The OCP was started by Facebook six years ago as a way for end-user companies to get together and design their own data center equipment, free of the unneeded features that drive up costs for traditional vendor products.

Other big cloud providers such as Microsoft jumped on board, but Google, which is known for operating some of the world's most advanced data centers, stayed away. On Wednesday, at the OCP Summit in Silicon Valley, it said it has now joined.

Google's first contribution will be a new rack design that distributes power to servers at 48 volts, compared with the 12 volts that's common in most data centers. The increase will help to accommodate more powerful computing equipment. Google says the new design is more efficient than its old 12-volt system because it reduces electrical conversion losses by 30 percent.

Google says it's deployed thousands of the racks in its own data centers so the technology is ready for widespread use.

"The key thing that we figured out was, to get the efficiency in cost and power, you have to directly feed the 48 volts to the motherboard and convert it only in one step," Urs Holzle, the senior vice president in charge of Google's infrastructure, said at the OCP Summit. "So these workloads have only one AC-to-DC transformation step, and you step down the 48 volts -- for example, at the CPU -- to around 1 volt."

The higher voltage isn't the only change Google is pushing. The OCP's current rack design is too deep for the narrow aisles in Google's data centers, Holzle said, so Google's specification calls for a rack that's a bit shallower. He said standard server equipment still fits in the smaller racks.

Google and Facebook apparently worked on the design together, and Facebook may use the 48-volt racks in its own data centers, Holzle said. That would be an unusual level of cooperation between two companies that compete in other areas.

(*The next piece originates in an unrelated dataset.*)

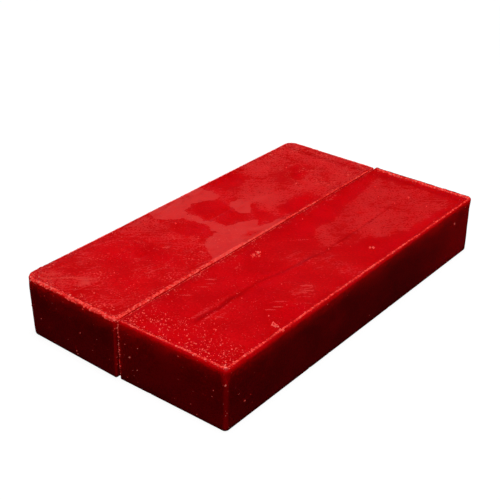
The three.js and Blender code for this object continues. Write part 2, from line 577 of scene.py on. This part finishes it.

It's not clear why Google chose to join the OCP now, though if it wants the industry to rally behind a new power standard, the OCP is a good place to propagate it.

Google's membership makes Amazon the last of the four big hyperscale cloud providers that's not part of the OCP. Even Apple, which is known for being highly secretive, said it had joined the group last year.

Google has other OCP projects in mind as well."OCP is still light on software, and there's a lot more than could be standardized," Holzle said.

For example, it wants to develop an alternative to SNMP (Simple Network Management Protocol), which has been the standard for sharing operational data about equipment in data centers, such as temperatures and fan speeds.

"SNMP has been outdated for a while," Hozle said. "I think there's an opportunity to define standards in a way that will let every operator use the same one, and then every vendor to export their data in the right way."

He also mentioned hard disks as an area for improvement. Google submitted a paper at a Usenix conference last month that called on storage vendors to revamp spinning disk drives for use in cloud data centers.

"The basic idea is that large-scale operators don't care about individual disks, they care about thousands of discs that are tied together through a software system into a storage system," Holzle said.

"So there's lots of opportunities both in the physical form factor to save costs, and then in the overall architecture to save complexity."

The OCP Summit runs for two days. Intel, Microsoft and other companies are also submitting new specifications at the event.